A coin having probability .8 of landing on heads is flipped. A observes the result—either heads or tails—and rushes off to tell B. However, with probability .4, A will have forgotten the result by the time he reaches B. If A has forgotten, then, rather than admitting this to B, he is equally likely to tell B that the coin landed on heads or that it landed tails. (If he does remember, then he tells B the correct result.) (a) What is the probability that B is told that the coin landed on heads? (b) What is the probability that B is told the correct result? (c) Given that B is told that the coin landed on heads, what is the probability that it did in fact land on heads?

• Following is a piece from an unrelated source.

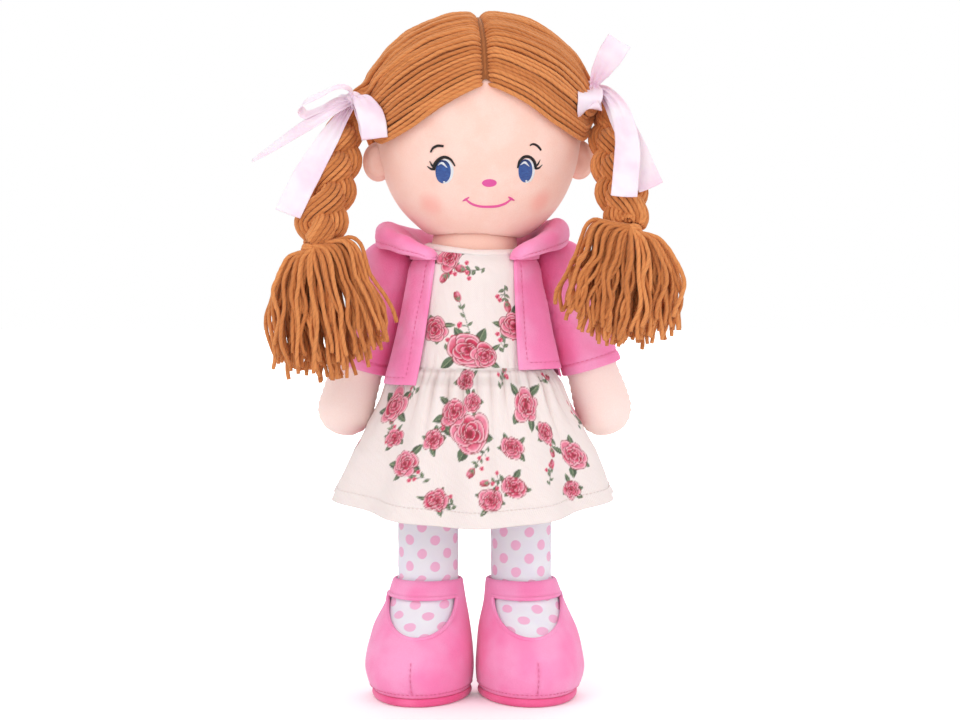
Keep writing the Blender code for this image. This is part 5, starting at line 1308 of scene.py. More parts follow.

The probability that the coin lands on heads and A does not forget is: 0.8 x 0.6 = 0.48
The probability that the coin lands on tails and A does not forget is similarly: 0.2 x 0.6 = 0.12
The probability of A forgetting the result and telling B it's heads is: 0.4 x 0.5 = 0.2 (This probability is the same as when A forgets and tells B it's tails too.)

Using these results lets answer parts (a) through (c):

a) The probability that B is told it landed on heads is going to be 0.48 + 0.2. This takes into account scenario 1, and 3 where A tells B the result is heads.

b) The probability that B is told the correct answer is 0.48 + 0.12 + (the probability A is correct when telling B the result after forgetting). For this, we need to consider scenario 3, and multiply it with the probability of being right.

For heads, this is: 0.2 x 0.8 = 0.16

For tails, this is: 0.2 x 0.2 = 0.04

Finally, the probability B is told the correct answer is:

0.48 + 0.12 + 0.16 + 0.04 = 0.8

c) Since it is stated that B is told the coin landed on heads, we do not need to consider whether A is telling the truth or not. We only need to state the probability of getting heads when the coin is flipped. Thus this answer is 0.8.